Has any work been done on how the complexity of random instances of #2-SAT varies with the clause density? That is: how does the difficulty of counting satisfying solutions to a randomly generated instance of 2-SAT vary, as the clause density varies? In particular, are there any rigorous results known involving critical thresholds?
Of course, because 2-SAT ∈ P, the typical counting complexity depends partly on the probability with which an instance is satisfiable; instances whose clause density is above the critical threshold for SAT/UNSAT will typically have an easy counting complexity, as the answer is "zero" almost surely, in the limit n $\to \infty$. However, the counting complexity may still be easy for instances of 2-SAT having a density near to or just above the critical threshold for finite n: one might expect that a satisfiable instance will have only a small number of solutions, which might be easy to enumerate due to the tightness of the constraints.

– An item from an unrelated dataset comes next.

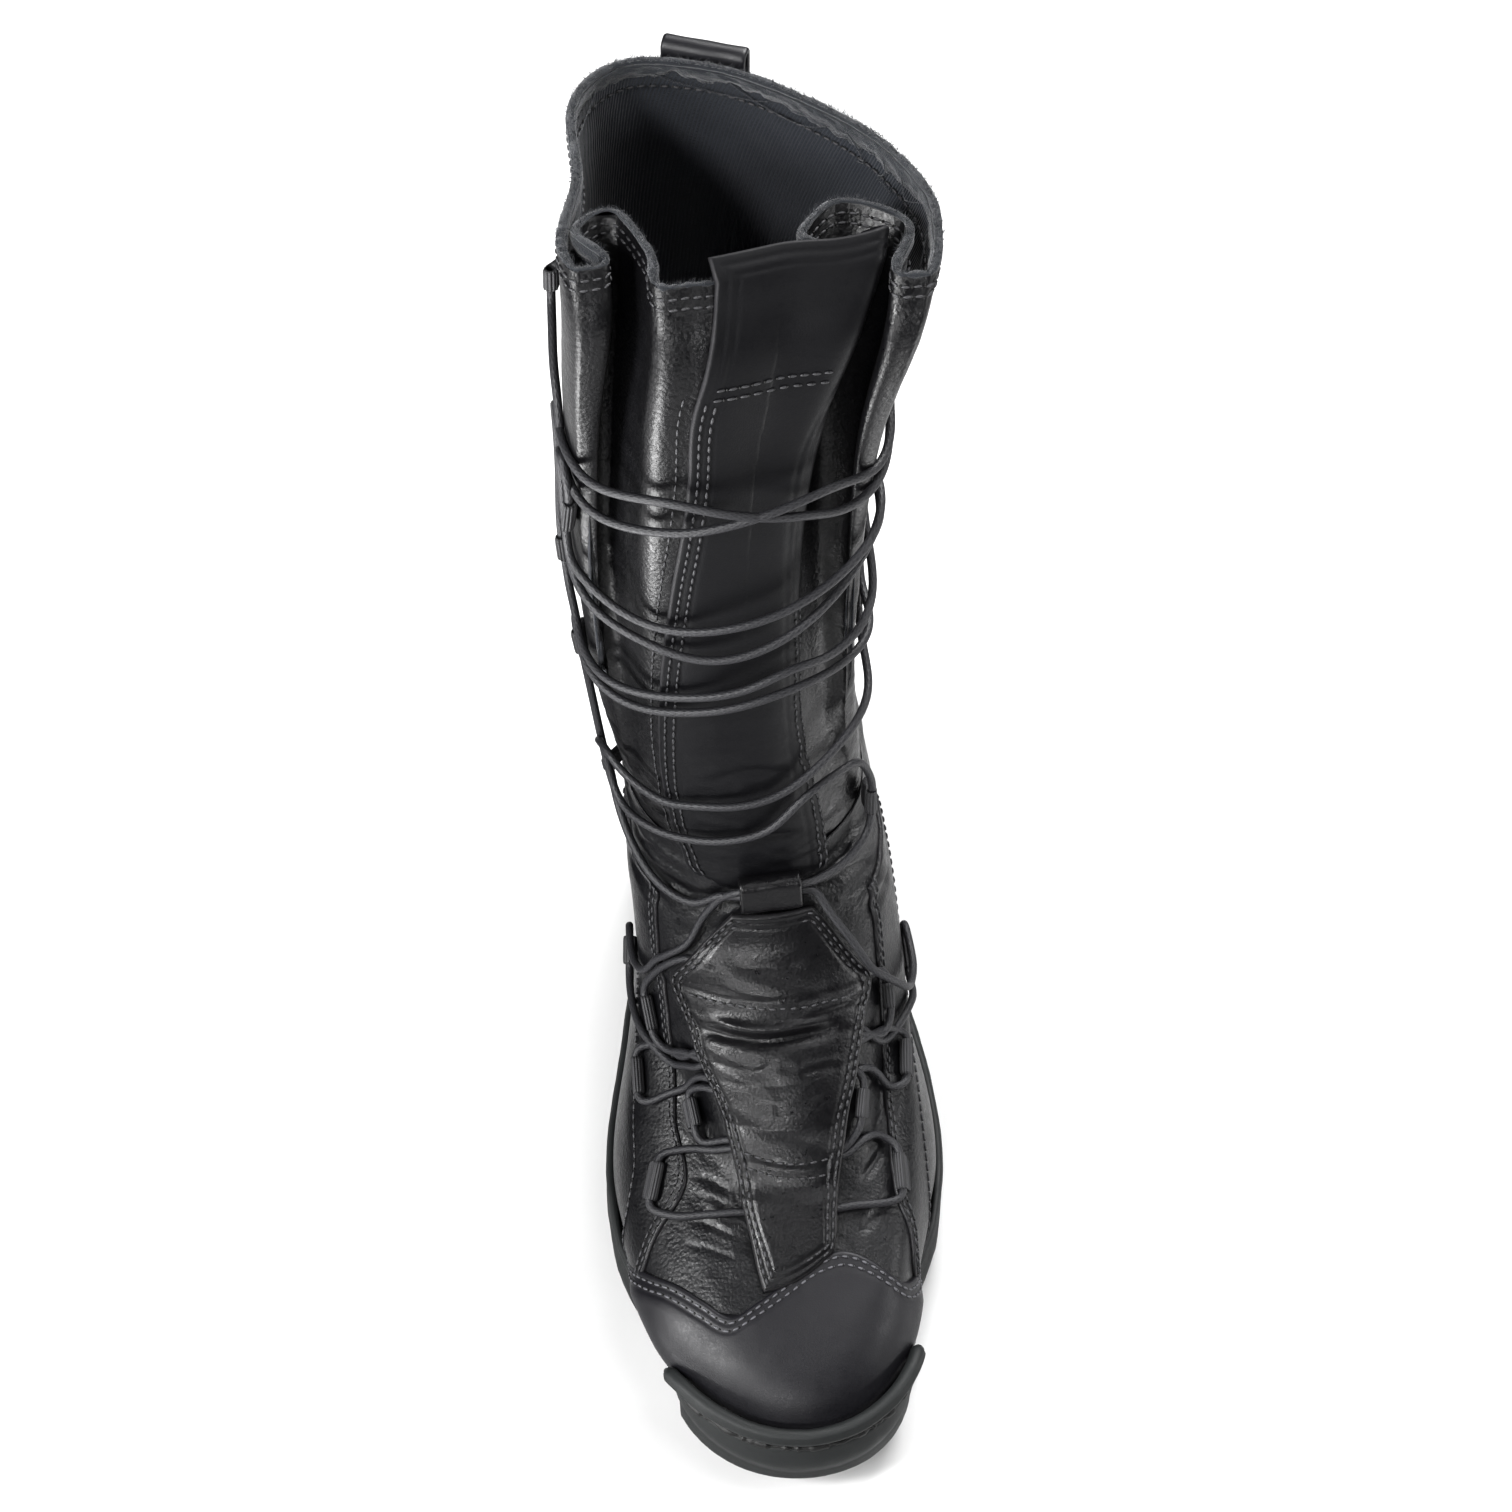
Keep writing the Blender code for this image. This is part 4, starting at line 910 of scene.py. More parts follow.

For k-SAT with k ≥ 3, the difficulty of determining whether an instance is satisfiable or unsatisfiable seems to be highest near the critical thresholds separating the SAT phase from the UNSAT phase, in part as one tries to determine whether there exists at least one satisfying solution. For #2-SAT, the difficulty cannot lie in determining whether at least one solution exists; so one should expect that the difficulty is likely to be in determining the number of solutions for satisfiable formulae of a significant but not large number of constraints — that is, where there are enough constraints to induce non-trivial dependencies between variables, but not so many as to over-determine the possible assignments.